◆ TASK DETAILS
Output all lines exactly.

◆ DATA LINES
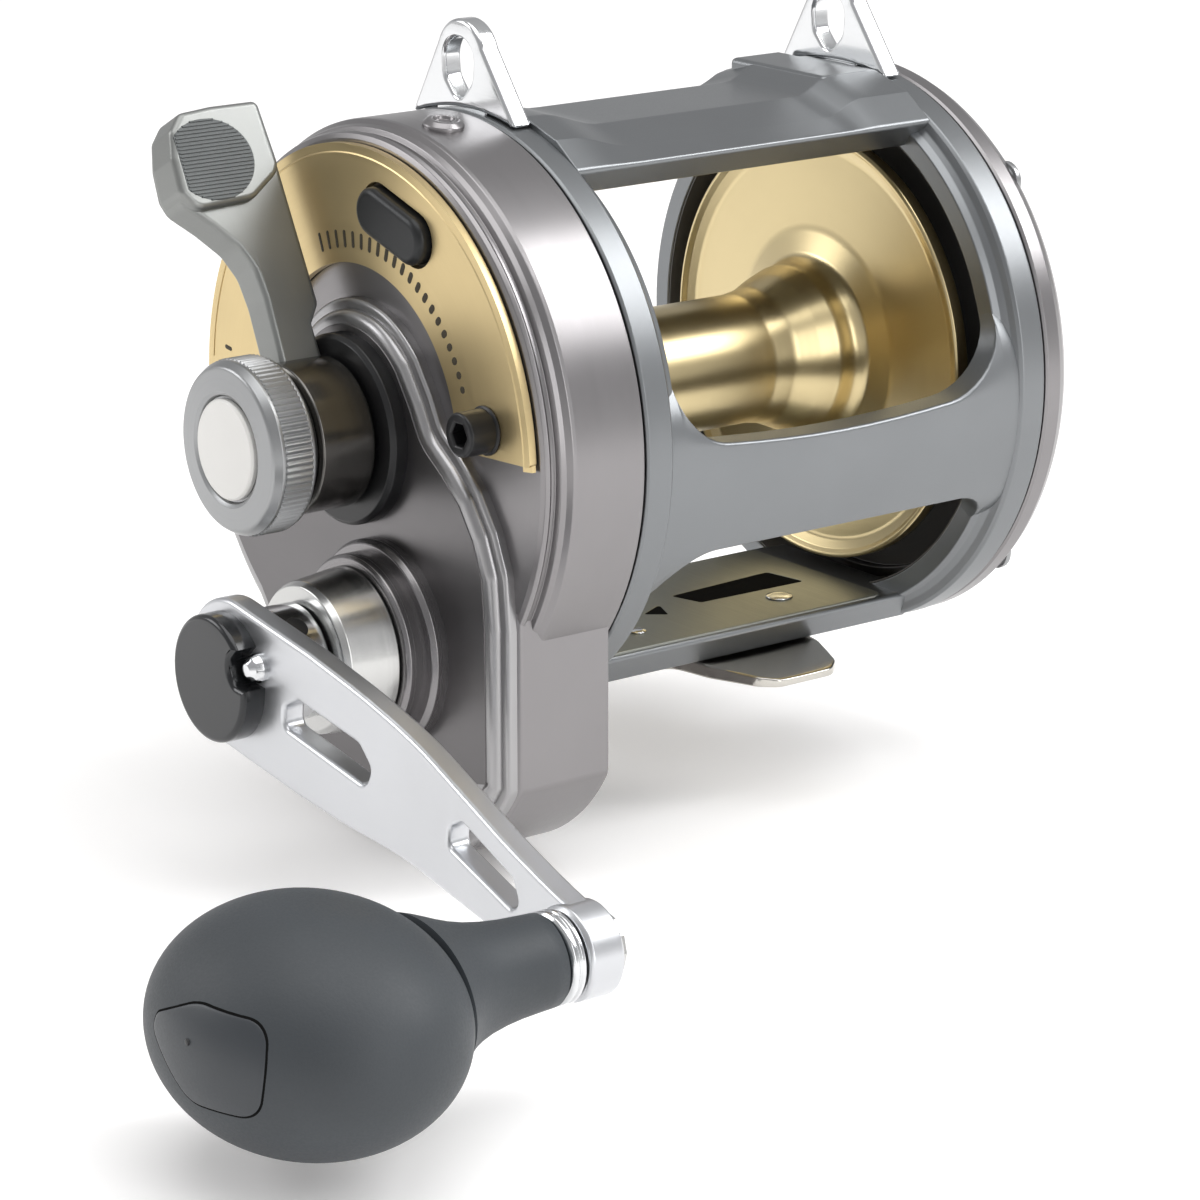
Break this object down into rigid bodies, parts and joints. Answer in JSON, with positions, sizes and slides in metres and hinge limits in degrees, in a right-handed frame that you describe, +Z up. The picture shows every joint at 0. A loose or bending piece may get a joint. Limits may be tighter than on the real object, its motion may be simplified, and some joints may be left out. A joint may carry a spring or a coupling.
{
  "type": "trolling reel",
  "caption": "Lever-drag trolling reel with an open one-piece frame, gold spool, drag quadrant and lever, cranked handle with an oval power grip, harness lugs and a rod foot.",
  "frame": {"origin": "centre of the underside of the reel foot, where it sits on the rod's reel seat", "axes": "+X forward towards the rod tip, +Y towards the angler's left (the crank is on the -Y side), +Z up; the spool axis is parallel to Y"},
  "size_m": [0.1783, 0.2143, 0.1309],
  "materials": {
    "frame": "satin anodised blue-grey",
    "side_plates": "satin anodised warm titanium grey",
    "quadrant": "satin champagne gold anodised with bright bevel",
    "spool": "turned and polished gold anodised",
    "arm": "fine satin silver",
    "bright_steel": "polished stainless steel",
    "gunmetal": "dark gunmetal",
    "black": "black",
    "lever": "light grey satin with a dark knurled thumb pad",
    "knob": "grey, finely knurled rim",
    "disc": "pale matte disc",
    "rubber": "dark slate soft-touch rubber",
    "carbon": "carbon drag washer",
    "bronze": "cut bronze gear"
  },
  "bodies": {
    "housing": {"frame": "frame", "gear_side_plate": "side_plates", "left_side_plate": "side_plates", "quadrant_plate": "quadrant", "reel_foot": "bright_steel", "harness_lug_right": "bright_steel", "harness_lug_left": "bright_steel", "full_stop": "black", "side_plate_screw": "bright_steel", "pinion_bearing": "bright_steel", "shaft_bearing_inner": "bright_steel", "shaft_bearing_outer": "bright_steel", "shaft_sleeve": "side_plates", "foot_screw_1": "bright_steel", "foot_screw_2": "bright_steel", "foot_screw_3": "bright_steel", "foot_screw_4": "bright_steel", "left_plate_screw_1": "bright_steel", "left_plate_screw_2": "bright_steel", "left_plate_screw_3": "bright_steel", "left_plate_screw_4": "bright_steel"},
    "crank": {"handle_arm": "arm", "handle_end_cap": "gunmetal", "lock_screw": "bright_steel", "hub_collar": "bright_steel", "drive_shaft": "bright_steel", "main_gear": "bronze", "ratchet_wheel": "bright_steel", "knob_post": "bright_steel", "knob_collar": "bright_steel"},
    "grip": {"grip": "rubber", "grip_badge": "rubber"},
    "lever": {"drag_lever": "lever", "lever_cam": "bright_steel", "spring_washer_1": "bright_steel", "spring_washer_2": "bright_steel", "preset_spring": "bright_steel"},
    "preset": {"preset_knob": "knob", "knob_cap": "disc"},
    "shaft": {"spool_shaft": "bright_steel", "spool_bearing_right": "bright_steel", "spool_bearing_left": "bright_steel"},
    "spool": {"spool": "spool", "drag_disc": "carbon", "click_gear": "bronze"},
    "pinion": {"pinion_gear": "bronze", "pressure_plate": "bright_steel"},
    "strike": {"strike_button": "gunmetal"},
    "clicker": {"click_button": "black", "click_tongue": "bright_steel"},
    "pawl": {"anti_reverse_pawl": "bright_steel"}
  },
  "joints": [
    {"name": "handle_spin", "type": "hinge", "parent": "housing", "child": "crank", "pos_m": [0.009, -0.0865, 0.0143], "axis": [0, 1, 0], "continuous": true},
    {"name": "pinion_spin", "type": "hinge", "parent": "housing", "child": "pinion", "pos_m": [0, -0.0565, 0.0473], "axis": [0, 1, 0], "continuous": true},
    {"name": "spool_spin", "type": "hinge", "parent": "shaft", "child": "spool", "pos_m": [0, -0.0065, 0.0473], "axis": [0, 1, 0], "continuous": true},
    {"name": "lever_swing", "type": "hinge", "parent": "housing", "child": "lever", "pos_m": [0, -0.0765, 0.0473], "axis": [0, 1, 0], "range_deg": [-54, 94]},
    {"name": "shaft_slide", "type": "slide", "parent": "housing", "child": "shaft", "axis": [0, -1, 0], "range_m": [-0.00036, 0.00064]},
    {"name": "preset_turn", "type": "hinge", "parent": "lever", "child": "preset", "pos_m": [0, -0.0865, 0.0473], "axis": [0, 1, 0], "range_deg": [-180, 180]},
    {"name": "grip_spin", "type": "hinge", "parent": "crank", "child": "grip", "pos_m": [0.1059, -0.1465, -0.00035], "axis": [0, 1, 0], "continuous": true},
    {"name": "strike_press", "type": "slide", "parent": "housing", "child": "strike", "axis": [0, 1, 0], "range_m": [0, 0.002], "stiffness_N_per_m": 200, "springref_m": -0.0005},
    {"name": "clicker_slide", "type": "slide", "parent": "housing", "child": "clicker", "axis": [1, 0, 0], "range_m": [0, 0.0023]},
    {"name": "pawl_rock", "type": "hinge", "parent": "housing", "child": "pawl", "pos_m": [-0.0125, -0.0625, 0.0053], "axis": [0, 1, 0], "range_deg": [0, 10], "stiffness_Nm_per_rad": 0.005, "springref_deg": -17.19}
  ],
  "couplings": [
    {"joint": "pinion_spin", "follows": "handle_spin", "ratio": -5},
    {"joint": "spool_spin", "follows": "handle_spin", "ratio": -5},
    {"joint": "shaft_slide", "follows": "lever_swing", "m_per_rad": 0.000387}
  ]
}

◆ RESULT OF THE TASK
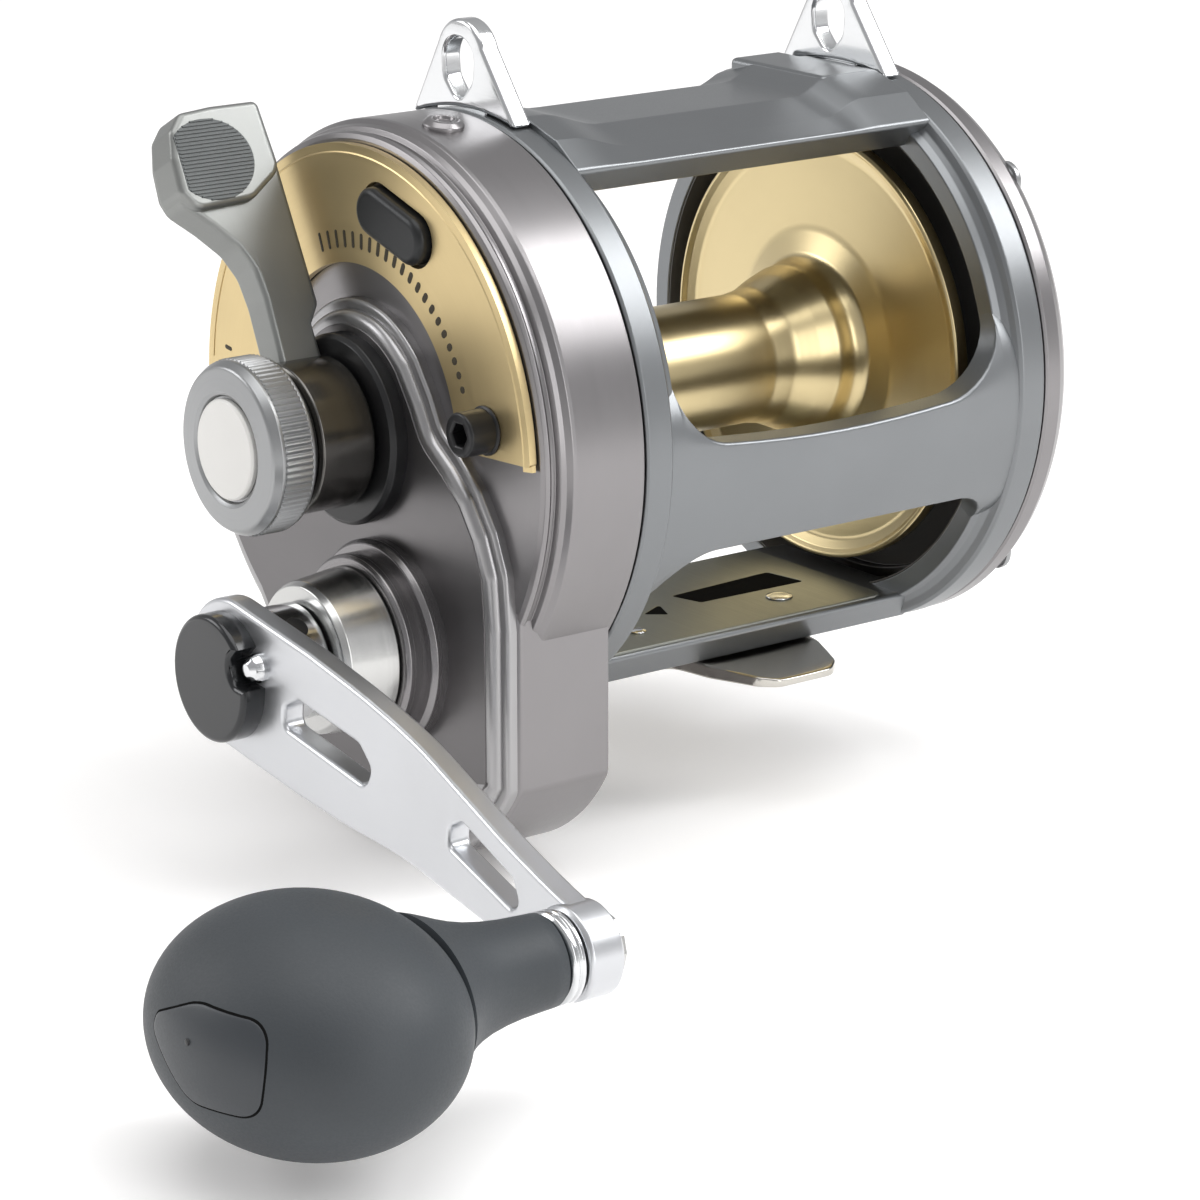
Break this object down into rigid bodies, parts and joints. Answer in JSON, with positions, sizes and slides in metres and hinge limits in degrees, in a right-handed frame that you describe, +Z up. The picture shows every joint at 0. A loose or bending piece may get a joint. Limits may be tighter than on the real object, its motion may be simplified, and some joints may be left out. A joint may carry a spring or a coupling.
{
  "type": "trolling reel",
  "caption": "Lever-drag trolling reel with an open one-piece frame, gold spool, drag quadrant and lever, cranked handle with an oval power grip, harness lugs and a rod foot.",
  "frame": {"origin": "centre of the underside of the reel foot, where it sits on the rod's reel seat", "axes": "+X forward towards the rod tip, +Y towards the angler's left (the crank is on the -Y side), +Z up; the spool axis is parallel to Y"},
  "size_m": [0.1783, 0.2143, 0.1309],
  "materials": {
    "frame": "satin anodised blue-grey",
    "side_plates": "satin anodised warm titanium grey",
    "quadrant": "satin champagne gold anodised with bright bevel",
    "spool": "turned and polished gold anodised",
    "arm": "fine satin silver",
    "bright_steel": "polished stainless steel",
    "gunmetal": "dark gunmetal",
    "black": "black",
    "lever": "light grey satin with a dark knurled thumb pad",
    "knob": "grey, finely knurled rim",
    "disc": "pale matte disc",
    "rubber": "dark slate soft-touch rubber",
    "carbon": "carbon drag washer",
    "bronze": "cut bronze gear"
  },
  "bodies": {
    "housing": {"frame": "frame", "gear_side_plate": "side_plates", "left_side_plate": "side_plates", "quadrant_plate": "quadrant", "reel_foot": "bright_steel", "harness_lug_right": "bright_steel", "harness_lug_left": "bright_steel", "full_stop": "black", "side_plate_screw": "bright_steel", "pinion_bearing": "bright_steel", "shaft_bearing_inner": "bright_steel", "shaft_bearing_outer": "bright_steel", "shaft_sleeve": "side_plates", "foot_screw_1": "bright_steel", "foot_screw_2": "bright_steel", "foot_screw_3": "bright_steel", "foot_screw_4": "bright_steel", "left_plate_screw_1": "bright_steel", "left_plate_screw_2": "bright_steel", "left_plate_screw_3": "bright_steel", "left_plate_screw_4": "bright_steel"},
    "crank": {"handle_arm": "arm", "handle_end_cap": "gunmetal", "lock_screw": "bright_steel", "hub_collar": "bright_steel", "drive_shaft": "bright_steel", "main_gear": "bronze", "ratchet_wheel": "bright_steel", "knob_post": "bright_steel", "knob_collar": "bright_steel"},
    "grip": {"grip": "rubber", "grip_badge": "rubber"},
    "lever": {"drag_lever": "lever", "lever_cam": "bright_steel", "spring_washer_1": "bright_steel", "spring_washer_2": "bright_steel", "preset_spring": "bright_steel"},
    "preset": {"preset_knob": "knob", "knob_cap": "disc"},
    "shaft": {"spool_shaft": "bright_steel", "spool_bearing_right": "bright_steel", "spool_bearing_left": "bright_steel"},
    "spool": {"spool": "spool", "drag_disc": "carbon", "click_gear": "bronze"},
    "pinion": {"pinion_gear": "bronze", "pressure_plate": "bright_steel"},
    "strike": {"strike_button": "gunmetal"},
    "clicker": {"click_button": "black", "click_tongue": "bright_steel"},
    "pawl": {"anti_reverse_pawl": "bright_steel"}
  },
  "joints": [
    {"name": "handle_spin", "type": "hinge", "parent": "housing", "child": "crank", "pos_m": [0.009, -0.0865, 0.0143], "axis": [0, 1, 0], "continuous": true},
    {"name": "pinion_spin", "type": "hinge", "parent": "housing", "child": "pinion", "pos_m": [0, -0.0565, 0.0473], "axis": [0, 1, 0], "continuous": true},
    {"name": "spool_spin", "type": "hinge", "parent": "shaft", "child": "spool", "pos_m": [0, -0.0065, 0.0473], "axis": [0, 1, 0], "continuous": true},
    {"name": "lever_swing", "type": "hinge", "parent": "housing", "child": "lever", "pos_m": [0, -0.0765, 0.0473], "axis": [0, 1, 0], "range_deg": [-54, 94]},
    {"name": "shaft_slide", "type": "slide", "parent": "housing", "child": "shaft", "axis": [0, -1, 0], "range_m": [-0.00036, 0.00064]},
    {"name": "preset_turn", "type": "hinge", "parent": "lever", "child": "preset", "pos_m": [0, -0.0865, 0.0473], "axis": [0, 1, 0], "range_deg": [-180, 180]},
    {"name": "grip_spin", "type": "hinge", "parent": "crank", "child": "grip", "pos_m": [0.1059, -0.1465, -0.00035], "axis": [0, 1, 0], "continuous": true},
    {"name": "strike_press", "type": "slide", "parent": "housing", "child": "strike", "axis": [0, 1, 0], "range_m": [0, 0.002], "stiffness_N_per_m": 200, "springref_m": -0.0005},
    {"name": "clicker_slide", "type": "slide", "parent": "housing", "child": "clicker", "axis": [1, 0, 0], "range_m": [0, 0.0023]},
    {"name": "pawl_rock", "type": "hinge", "parent": "housing", "child": "pawl", "pos_m": [-0.0125, -0.0625, 0.0053], "axis": [0, 1, 0], "range_deg": [0, 10], "stiffness_Nm_per_rad": 0.005, "springref_deg": -17.19}
  ],
  "couplings": [
    {"joint": "pinion_spin", "follows": "handle_spin", "ratio": -5},
    {"joint": "spool_spin", "follows": "handle_spin", "ratio": -5},
    {"joint": "shaft_slide", "follows": "lever_swing", "m_per_rad": 0.000387}
  ]
}